Bilateral trade, which totaled $142.1 billion last year, remains the major friction point in the U.S.-India relationship. India exported $83.2 billion worth of goods and services to the United States and imported $58.9 billion, resulting in a $24.3 billion surplus. Trump, pointing to the imbalance, has singled Modi out in the past as the “tariff king,” demanding that New Delhi reduce its trade surplus with Washington and lower tariff barriers for American commerce in India.

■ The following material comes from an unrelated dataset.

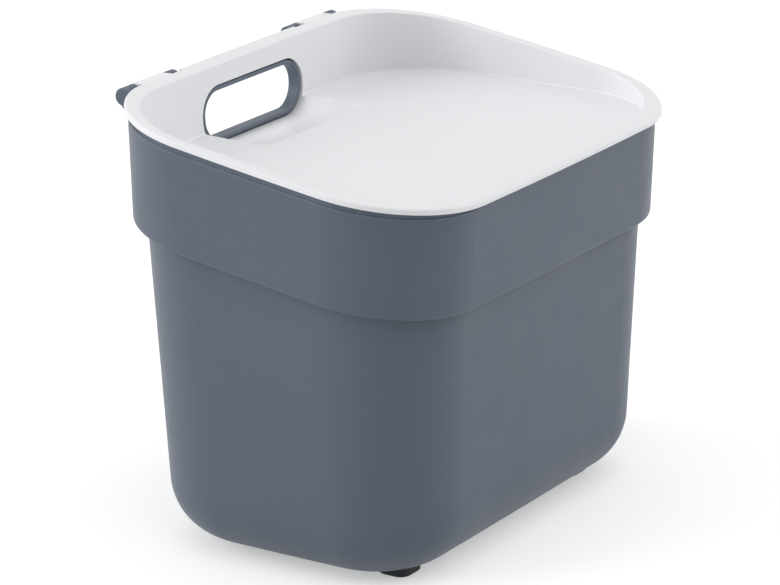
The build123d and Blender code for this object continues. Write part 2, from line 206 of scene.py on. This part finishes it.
def make_world():
    """White to the camera and in reflections, and a plain grey surround as light."""
    world = bpy.data.worlds.new("studio")
    world.use_nodes = True
    tree = world.node_tree
    tree.nodes.clear()
    output = tree.nodes.new("ShaderNodeOutputWorld")
    background = tree.nodes.new("ShaderNodeBackground")
    background.inputs["Color"].default_value = (*WHITE, 1.0)
    path = tree.nodes.new("ShaderNodeLightPath")
    seen = path.outputs["Is Camera Ray"]
    for ray in ("Is Glossy Ray", "Is Transmission Ray"):
        seen = math_node(tree, "MAXIMUM", seen, path.outputs[ray])
    towards = tree.nodes.new("ShaderNodeTexCoord").outputs["Generated"]
    dot = tree.nodes.new("ShaderNodeVectorMath")
    dot.operation = "DOT_PRODUCT"
    dot.inputs[1].default_value = direction(DIM_SIDE, 0.0)
    tree.links.new(towards, dot.inputs[0])
    lit = tree.nodes.new("ShaderNodeMapRange")
    lit.inputs["From Min"].default_value = -1.0
    lit.inputs["To Min"].default_value = SURROUND_BRIGHT
    lit.inputs["To Max"].default_value = SURROUND_DIM
    tree.links.new(dot.outputs["Value"], lit.inputs["Value"])
    strength = tree.nodes.new("ShaderNodeMapRange")
    strength.inputs["To Max"].default_value = 1.0
    tree.links.new(seen, strength.inputs["Value"])
    tree.links.new(lit.outputs["Result"], strength.inputs["To Min"])
    tree.links.new(strength.outputs["Result"], background.inputs["Strength"])
    tree.links.new(background.outputs["Background"], output.inputs["Surface"])
    bpy.context.scene.world = world


def place_object(name, data):
    """Put a new object with this data into the scene."""
    made = bpy.data.objects.new(name, data)
    bpy.context.scene.collection.objects.link(made)
    return made


def stand_towards(made, towards):
    """Turn a lamp or camera that stands in this direction so that it looks back."""
    made.rotation_mode = "QUATERNION"
    made.rotation_quaternion = towards.to_track_quat("Z", "Y")


def make_suns():
    for name, azimuth, elevation, strength, width in SUNS:
        data = bpy.data.lights.new(name, "SUN")
        data.energy = strength
        data.angle = math.radians(width)
        lamp = place_object(name, data)
        stand_towards(lamp, direction(math.radians(azimuth), math.radians(elevation)))


def make_floor():
    half = FLOOR_SIZE / 2
    mesh = bpy.data.meshes.new("floor")
    corners = [(-half, -half, 0), (half, -half, 0), (half, half, 0), (-half, half, 0)]
    mesh.from_pydata(corners, [], [(0, 1, 2, 3)])
    mesh.materials.append(floor_material())
    place_object("floor", mesh)


def make_camera():
    data = bpy.data.cameras.new("camera")
    data.sensor_width = SENSOR_WIDTH
    data.lens = FOCAL_LENGTH
    data.clip_start = CLIP_START
    data.clip_end = CLIP_END
    camera = place_object("camera", data)
    camera.location = CAMERA_PLACE
    stand_towards(camera, direction(CAMERA_AZIMUTH, CAMERA_ELEVATION))
    bpy.context.scene.camera = camera


def dress():
    """Give every CAD piece its material."""
    slots = {
        # The last number of each plastic is how much its painted edge highlight lightens the
        # colour
        "dark_plastic": plastic(
            "dark_plastic", DARK_TONE, variation=0.03, roughness=0.46, grain=0.25, edge_highlight=1.7
        ),
        "light_plastic": plastic(
            "light_plastic", LIGHT_TONE, variation=0.008, roughness=0.42, grain=0.18, edge_highlight=1.03
        ),
        "foot_rubber": plastic(
            "foot_rubber", FOOT_TONE, variation=0.05, roughness=0.70, grain=0.40, edge_highlight=1.15
        ),
    }
    for part in frame["record"]["subparts"]:
        piece = frame["nodes"][part["node"]]
        piece.data.materials.clear()
        piece.data.materials.append(slots[part["material_slot"]])


make_camera()
make_world()
make_suns()
make_floor()
dress()
bpy.context.scene.view_settings.view_transform = "Standard"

The US imposed on India an additional tariff of 25% and 10% on import of steel and aluminum products in March last year. In April, a Congressional Research Service brief on US-India trade relations noted, “Bilateral tensions have increased over each side’s tariff policies.” Then, on May 31 – the day after the inauguration of NDA government to start its second term – the Trump administration announced that it was terminating India’s participation in the Generalized System of Preferences (GSP) which allows eligible developing countries to import to the United States duty free. Last year, the GSP accounted for approximately $5 billion of the $83.2 billion in imports India sent to the US.

In response, the government of India imposed retaliatory tariffs on 28 products originating or exported from the US with effect from 16th June this year. India is expected to get an additional $217 million of revenue from the retaliatory tariffs. This tit-for-tat created substantial tension in the India-US relationship going into the G20 Summit.